En ese contexto, los productores han sido arrasados, y quedan apenas un puñado de comerciantes, productores y vendedores asociados de alguna u otra forma a la revolución. Responden a un sistema de incentivos muy particular, como otrora lo hicieran los empresarios de la cuarta ante las oportunidades de rentabilidad infinita que ofrecía el capitalismo de Estado en el contexto de una economía cerrada. Los precios ya no tienen ningún sentido relativo, y han perdido su función como señales de asignación de recursos y de esfuerzos. En el fondo, el fracaso económico de la revolución tiene su origen en su falta de confianza en el sistema de precios, en la ignorancia de la fuerza de los precios como promotores de la eficiencia económica.
Ese es el mayor daño que ha hecho el control de cambio, pero también ha creado poderes económicos de facto que sostienen a la revolución. Es decir, quienes más se benefician de nuestra ruina económica son también quienes sostienen al gobierno. Por esa razón no hay ajuste, por esa razón la gran revolución cambiaria no será levantar el control, sino subir los niveles de las diferentes tasas múltiples, y mantener las brechas que hacen posibles las rentabilidades que a su vez garantizan los soportes. Hasta donde se aguante.

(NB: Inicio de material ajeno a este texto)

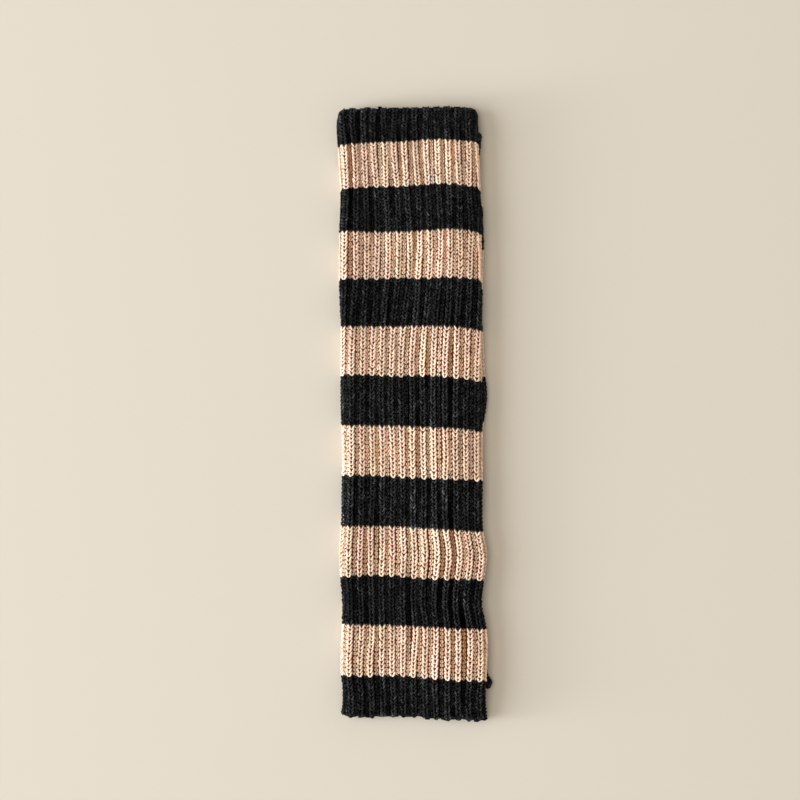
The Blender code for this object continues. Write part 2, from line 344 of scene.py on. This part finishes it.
class LegWarmerSettings(bpy.types.PropertyGroup):
    """Sizes and colours that a user would change."""

    yarn_width: bpy.props.FloatProperty(
        name="Yarn width",
        description="Width of the yarn where it lies in a stitch",
        default=1.4 * MM,
        min=0.5 * MM,
        max=3.0 * MM,
        unit="LENGTH",
    )
    rib_depth: bpy.props.FloatProperty(
        name="Rib depth",
        description="Depth of the grooves between the ribs",
        default=1.68 * MM,
        min=0.0,
        max=2.4 * MM,
        unit="LENGTH",
    )
    unevenness: bpy.props.FloatProperty(
        name="Unevenness",
        description="How far stitches and ribs stray from their places",
        default=1.0,
        min=0.0,
        max=3.0,
        subtype="FACTOR",
    )
    dark_colour: bpy.props.FloatVectorProperty(
        name="Dark yarn",
        description="Colour of the charcoal yarn",
        default=linear("#212325"),
        min=0.0,
        max=1.0,
        subtype="COLOR",
    )
    light_colour: bpy.props.FloatVectorProperty(
        name="Light yarn",
        description="Colour of the beige yarn",
        default=linear("#fee9d9"),
        min=0.0,
        max=1.0,
        subtype="COLOR",
    )
    floor_colour: bpy.props.FloatVectorProperty(
        name="Floor",
        description="Colour of the paper under the pair",
        default=linear("#dfddd5"),
        min=0.0,
        max=1.0,
        subtype="COLOR",
    )


def settings():
    """The settings of the scene that is open."""
    return bpy.context.scene.leg_warmers


def in_metres(table):
    """A table of rows and of millimetres as numbers, with the millimetres made metres."""
    numbers = np.array(table, float)
    numbers[:, 1:] *= MM
    return numbers


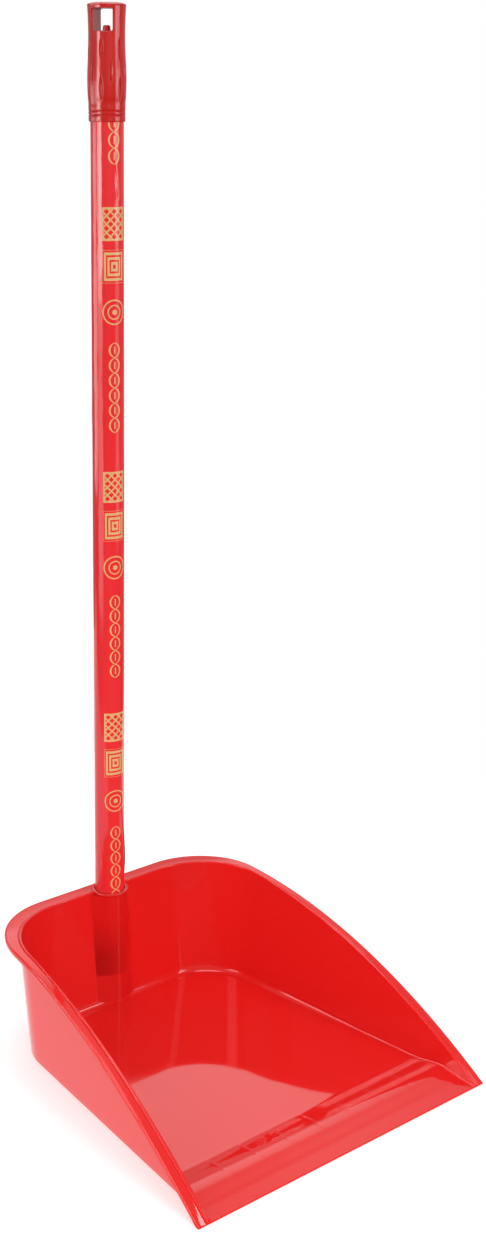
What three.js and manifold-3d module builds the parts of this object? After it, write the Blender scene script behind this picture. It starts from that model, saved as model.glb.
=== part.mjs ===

Más allá de los mecanismos internos que haya escogido la revolución para ir aproximándose poco a poco hacia su implosión, me preocupa la distorsión en nuestras propias convicciones. Me preocupa que lo que tenemos que promover es un sistema con el que nunca, nunca antes, hemos experimentado. En Venezuela jamás ha prevalecido la libre empresa, con numerosos comerciantes por rubros, que garantizan la estabilidad de precios –dentro de un sistema de reglas claras– a punta de competencia. Trascender desde lo que tenemos hoy a ese sistema no será fácil; la transformación verdadera debe empezar en la mente de cada uno de los venezolanos, en nuestra concepción del hecho económico y, sobre todo, en la idea que tenemos de la relación entre el Estado y el ciudadano. Nuestros males son legítimos, pero hemos venido utilizando desde hace tiempo los remedios equivocados. Transformar nuestra economía en cierta forma nos exige exponernos a una serie de principios que no nos vienen de manera natural. Es una suerte de réplica de la República Aérea a la que se refería Bolívar, en el mismo sentido, pero en economía. En ese proceso, es fundamental el papel de las élites, económicas, sociales, políticas, empresariales. Ahí está el dilema de Mafalda: los presidentes deberían asistir al colegio, sí, pero… ¿quiénes serían los profesores? Es un dilema que debemos romper si de verdad queremos dar a luz a una nueva república. Nos guste o no, los pueblos siempre terminan haciendo espejos de sus élites.